Last year’s year-end count did find a minimum of 216 wolves across the state, reflecting a 14th straight year of growth, and they occurred in 37 packs with 26 of those being successful breeding pairs. 


Indeed, the PSR does acknowledge that successful breeding pair counts and duration goals – 15 in three straight years, or 18 in any single year – have been reached in the Eastern Washington and the Northern Cascades recovery regions, and how.

“It is worth noting that wolf population growth in Washington has largely occurred in the absence of federal protection as the majority (60-86% of packs 2011–2022, average 79%) of Washington wolf packs occur in the eastern third of Washington where wolves have not been federally protected since 2011,” it states.

It has also occurred with legal tribal harvest in Northeast Washington accounting for 36 percent of all documented mortalities in the state since 2008, 63 wolves.

The PSR shows that WDFW has removed 42 wolves, accounting for 24 percent of all known deaths, while 20 mortalities (11 percent) are attributed to poachers or are still under investigation, 15 (8 percent) were shot by people who feared for their safety, 14 (8 percent) died of natural causes), 9 (5 percent) due to unknown reasons, 7 (4 percent) were killed while in the act of chasing livestock or domestic animals, and 7 (4 percent) got run over by vehicles.

The issuance of the status review follows the squishing of a bill and budget proviso in the state legislature this past session that would have moved WDFW toward creating a process for wolves to be managed at the county level in areas of the state where they’re federally delisted and have met certain population goals.

As it stands, moving wolves from state endangered to protected–sensitive status would leapfrog the protected–threatened classification.
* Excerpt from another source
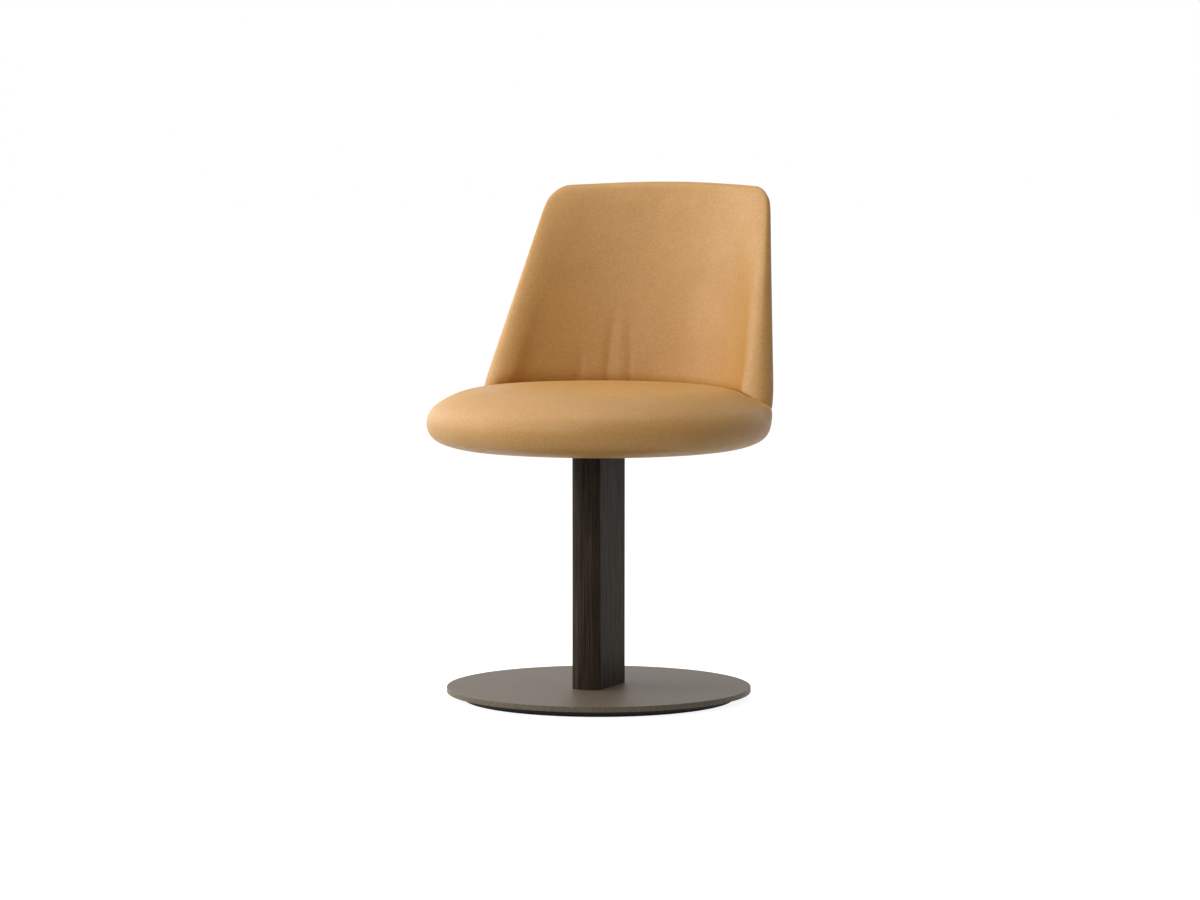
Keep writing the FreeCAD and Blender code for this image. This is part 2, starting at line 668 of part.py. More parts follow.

The difference between threatened and sensitive boils down to a few words in the Washington Administrative Code:

Threatened” means any wildlife species native to the state of Washington that is likely to become an endangered species within the foreseeable future throughout a significant portion of its range within the state without cooperative management or removal of threats.   

“Sensitive” means any wildlife species native to the state of Washington that is vulnerable or declining and is likely to become endangered or threatened in a significant portion of its range within the state without cooperative management or removal of threats.

WAC 220-610-110

Washington’s wolves are on a one-way trajectory, and that is upwards, no matter how much preservationist groups want to paint them as “imperiled” or suggest at times the state’s population is stagnating or only growing slowly, for their own fundraising reasons.
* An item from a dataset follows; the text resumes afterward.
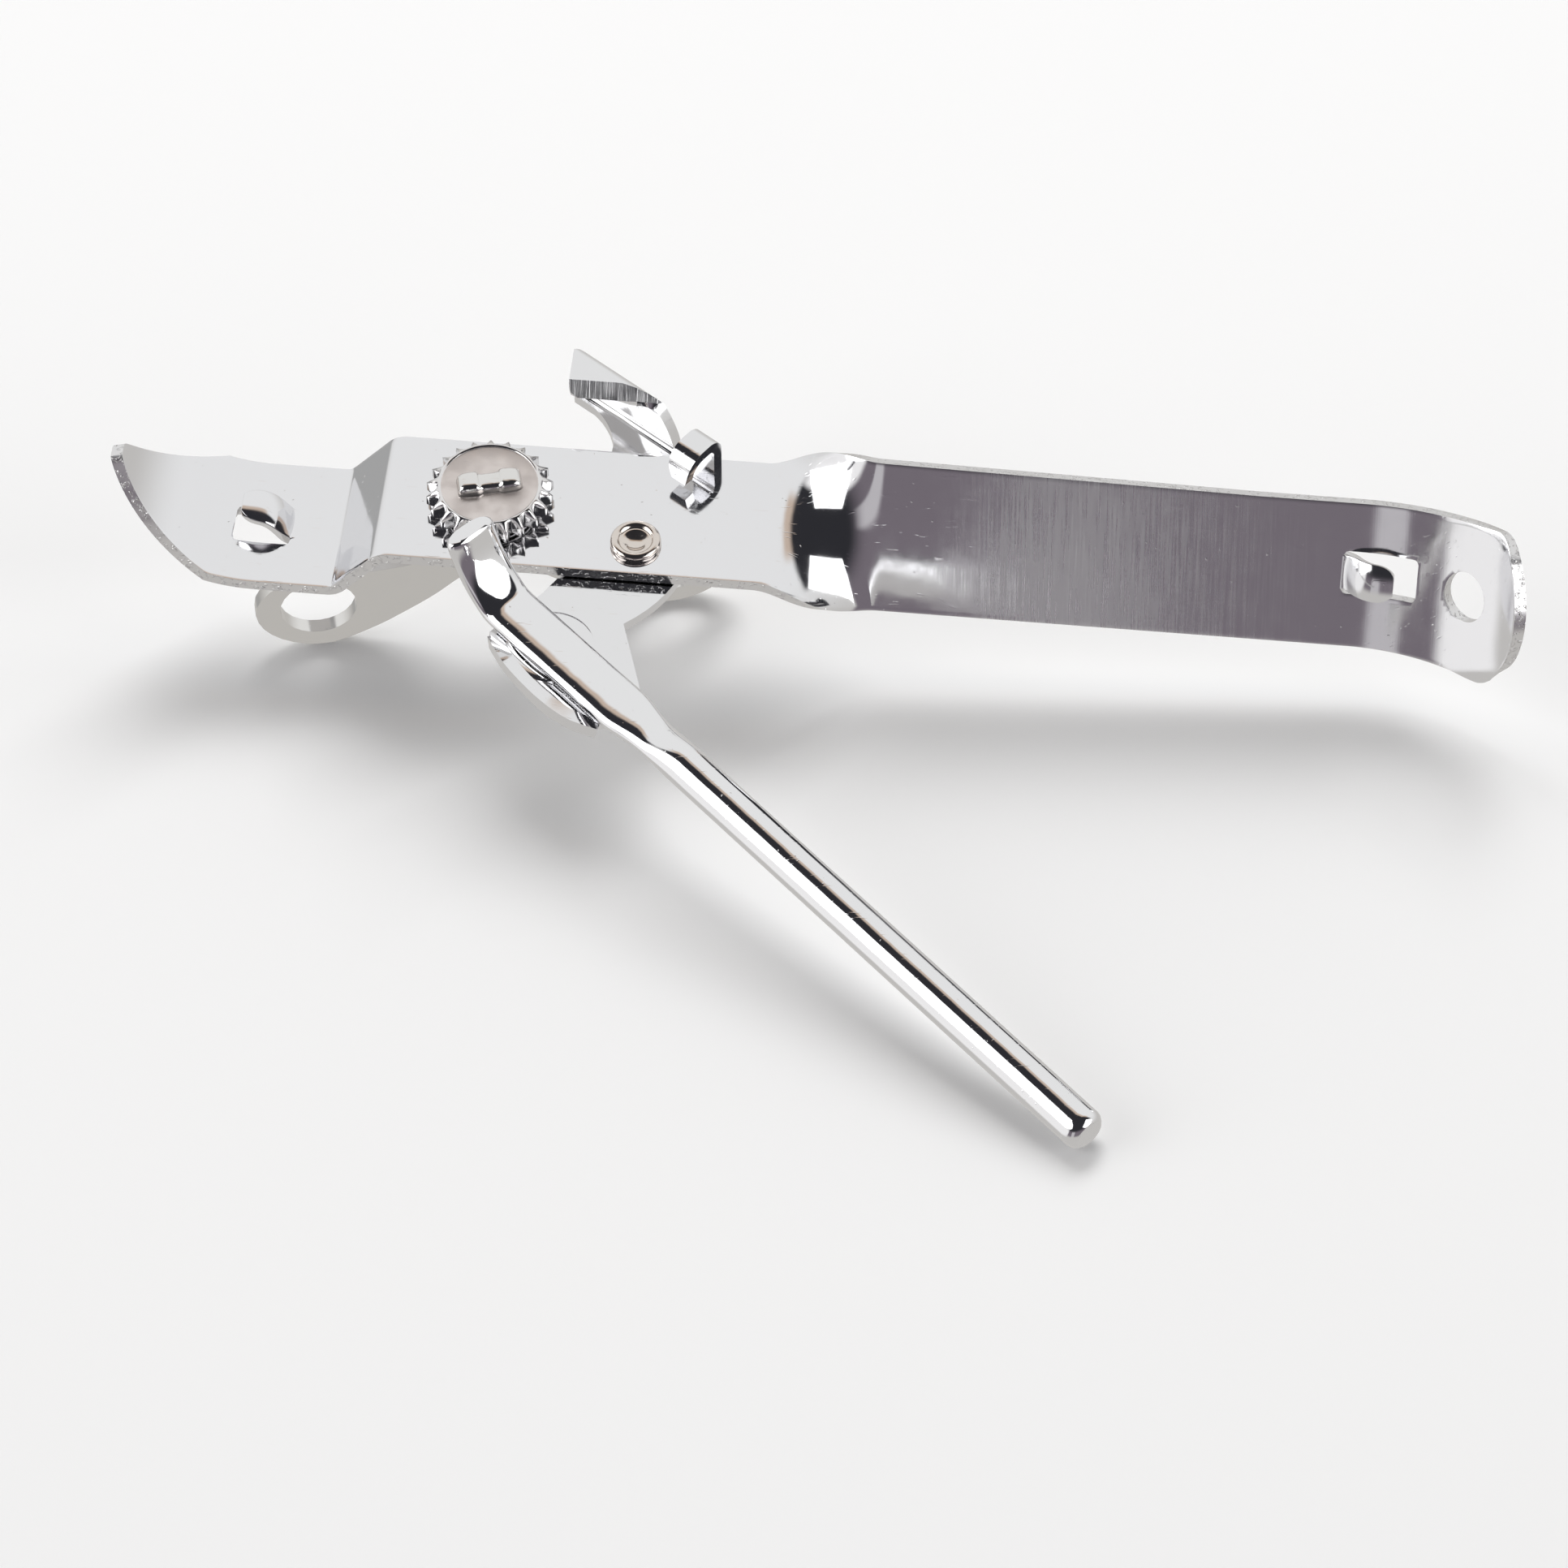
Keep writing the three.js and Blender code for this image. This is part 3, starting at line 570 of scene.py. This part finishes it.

It’s disappointing that WDFW isn’t going further with this PSR, but given the myriad wolf lawsuits it has faced, the fact out-of-country and in-state wolf fanatics appear to have the ear of the Governor’s Office, and the 2011 plan (plus WAG-based protocols) and its population goals being the management plan until that plan stops being the plan, this periodic check-in on Washington’s long-legged furry fangers at least shows another certifiable measure of progress towards the eventual delisting of a widely spread, generalist species that really doesn’t need the kid-glove treatment that myriad actually-in-trouble critters could use but here we are spending some more effort, money and time on them.

One thing that WDFW could do in the draft PSR is explain if and how wolf management vis-à-vis a documented at-risk ungulate population – deer, elk, moose – may change under its recommended downlisting. Right now, if there are at least four successful breeding pairs in the recovery region, “WDFW could consider moving of wolves, lethal control, or other control techniques in localized areas to reduce wolf abundance in the area occupied by the ungulate population.” Does that stay the same under sensitive? Is it liberalized in any way?

Public comment is being taken on the document through the end of the day August 16, 2023.